Now the river is clean, the village is gentrified, and I suppose only those few of that generation still living there remember the ritual. That's a pity in several ways. My recent reading tells me that spring-run white suckers make excellent fried fish and chowder fish, a fact probably unknown to everyone in the village.

Also, whilst I speared few suckers, I grew up to get history degrees. When I came to study my state's early history, I began to recall the sucker run and wonder how it started. Here's my hypothesis:

Until the second half of the 19th century, most farming in New Hampshire was subsistence farming. The chief winter occupation, besides logging, was hunkering down and trying to starve to death as slowly as possible. The village was settled in 1728; the brook was dammed for the grist mill the next year. I know enough of other upland towns' economies in the hard months of the year to be sure the first settlers observed those suckers. But when they lined the banks to spear them, it was no ritual: it was a deadly earnest effort to bring home fresh food. Most of the township was either land-poor farmers, hardscrabble farmers, or labourers until a generation or so before my own.

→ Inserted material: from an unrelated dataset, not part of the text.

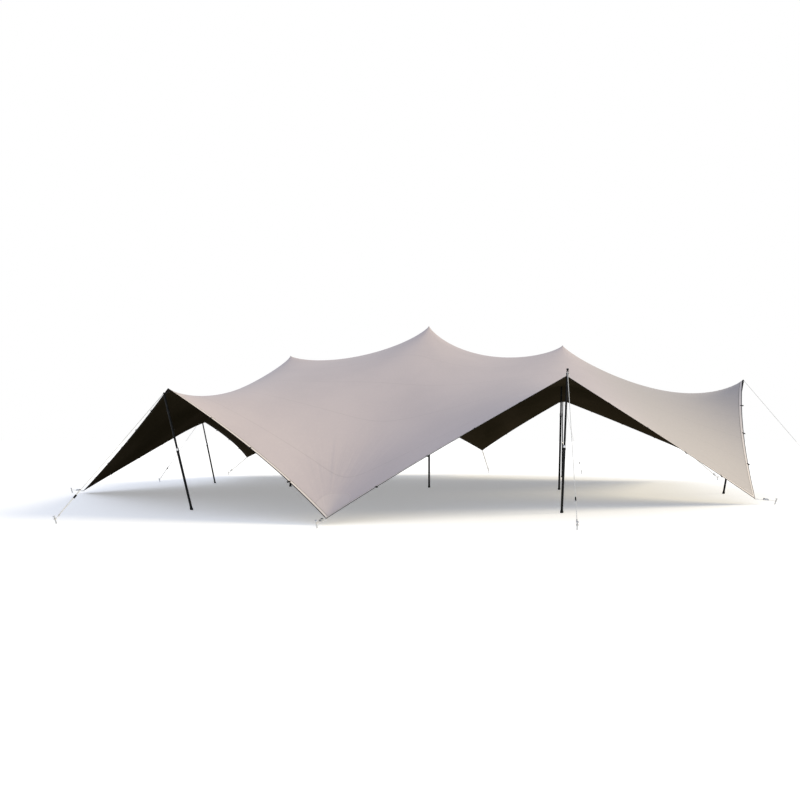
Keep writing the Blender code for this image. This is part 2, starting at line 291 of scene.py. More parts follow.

If anyone had probed the business, they would probably have found that sucker-spearing was a food source for a portion of the village until river pollution put an end to it in the 1920s or 1930s. If we as kids had asked around, we would surely have found numbers of people for whom the sucker run as food source was a living memory. In April, the only alternative was trout, which are much smaller and harder to catch. That memory may also account for the adult tolerance that accompanied the ritual until little Bobby drowned.

Days like today--breezy and in the fifties--generally brought the fish upstream to spawn, hence my recollection. I wonder what would happen if I showed up in the village now with waders and a fish spear. The actual, and ritualised, links to the rural past are mostly erased, but the suckers are still there.